In 2000, Illes traveled to Florida to produce another pilot for Sherman Hemsley, and later wrote for the Discovery Channel series "Guilty or Innocent?".

Illes finally entered the world of "reality" with the special for TVLand network titled "Living in TV Land starring Sherman Hemsley", and an Office-style reality show called "Caffe Etc." for the Internet.

==Personal life==
Robert Illes married Mary Ann Herrera in 1970. She was a fan of his radio show, and they met when she visited the studio with her cousins. They had two daughters, Angela and Brooke, and one son, Nathan. Brooke earned a master's degree in speech; Nathan is a songwriter and much sought after drummer in a number of Los Angeles bands and an ex-champion softball centerfielder and leadoff batter and Angela is a pastry chef. They have all appeared in Robert's television productions over the years. They have also produced four grandchildren.

Robert and Mary Ann divorced in 1982, after which he married actress Barbara Pariot, the voice of Valerie on Josie and the Pussycats and for many years a story editor at Warner Bros.

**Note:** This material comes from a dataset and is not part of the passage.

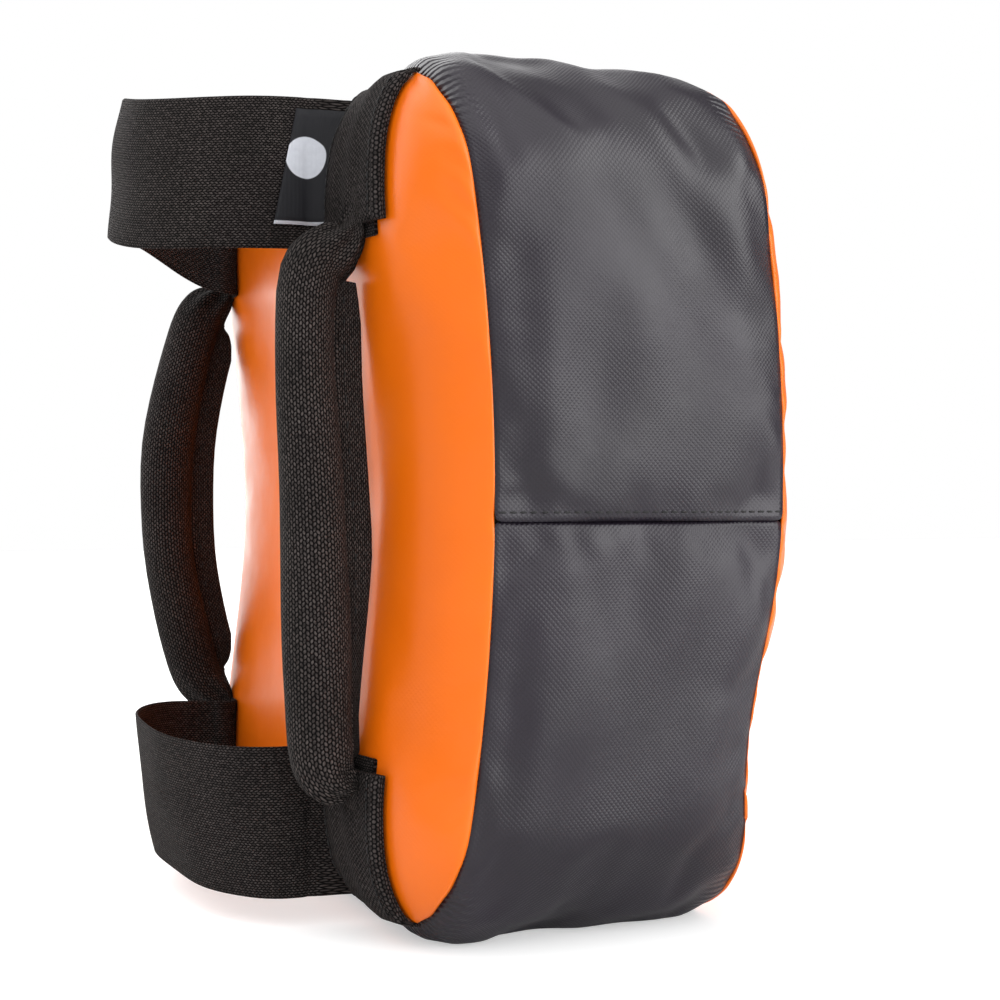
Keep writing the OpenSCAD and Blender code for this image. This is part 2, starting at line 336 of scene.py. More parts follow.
def woven(name, gap, yarn_with_highlight, along, across, slant):
    """Coarse woven webbing or elastic, whose yarns show as seeds in staggered columns. along and across
    are a seed's length and width in metres, and neighbouring columns slant opposite ways. Each seed is
    painted lighter towards its crown as a highlight, and the gaps between the yarns are painted near
    black as shade."""
    n = Nodes(name)
    place, u, v = n.uv()
    loose = n.math("MULTIPLY_ADD", n.noise(place, 260.0, 2.0), 0.9 * MM, -0.45 * MM)
    column = n.math("DIVIDE", n.math("ADD", v, loose), across)
    odd = n.math("FLOORED_MODULO", n.math("FLOOR", column), 2.0)
    side = n.math("MULTIPLY_ADD", n.math("FRACT", column), 2.0, -1.0)
    lean = n.math("MULTIPLY", side, n.math("MULTIPLY_ADD", odd, slant, -slant / 2))
    row = n.math("ADD", n.math("DIVIDE", u, along), n.math("MULTIPLY_ADD", odd, 0.5, lean))
    end = n.math("MULTIPLY_ADD", n.math("FRACT", row), 2.0, -1.0)
    far = n.math("ADD", n.math("MULTIPLY", side, side), n.math("MULTIPLY", end, end))
    seed = n.math("SQRT", n.math("MAXIMUM", n.math("SUBTRACT", 1.0, far), 0.0))
    fuzz = n.noise(place, 2600.0, 2.0)
    yarns = n.ramp(n.noise(place, 420.0, 2.0), 0.3, 0.7, 0.3, 1.0)
    # Painted light: tone runs from near black at each seed's rim and between the yarns, which is painted shade,
    # to full at the seed's crown, which is a painted highlight
    tone = n.math("MULTIPLY", n.ramp(seed, 0.35, 0.95, 0.0, 1.0), yarns)
    tone = n.math("MULTIPLY", tone, n.ramp(n.noise(place, 28.0, 3.0), 0.3, 0.7, 0.7, 1.0))
    weave_with_painted_shade = n.mix(tone, gap, yarn_with_highlight)
    normal = n.bump(seed, 0.7 * MM, 1.0)
    normal = n.bump(fuzz, 0.12 * MM, 0.6, normal)
    return n.finish(Base_Color=weave_with_painted_shade, Roughness=0.9, Normal=normal, Specular_IOR_Level=0.12)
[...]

They have one son, Nicholas, an artist.

Illes still resides in Los Angeles, continuing to write scripts and consult with cohorts on projects, as well as mentoring newcomers. He has been a member of a number of panels on the TV writing business at UCLA and the Writers Guild of America.

In extracurricular activities, Robert Illes has been a guest judge at The World Championships of Performing Arts since 2007, and has for many years been an online mentor for the Writers Guild of America West. He has written extensively for progressive publications, most notably the Valley Democrats United newsletter and the website LA Progressive, and contributed pieces for several magazines on the writing business.

Robert has been developing a television writing course and is writing a book on TV writing and his experiences in the television industry. He hosted an internet radio show, Funny is Money, on Shokus Radio nightly at 8 PM Pacific time from 2006 to 2012.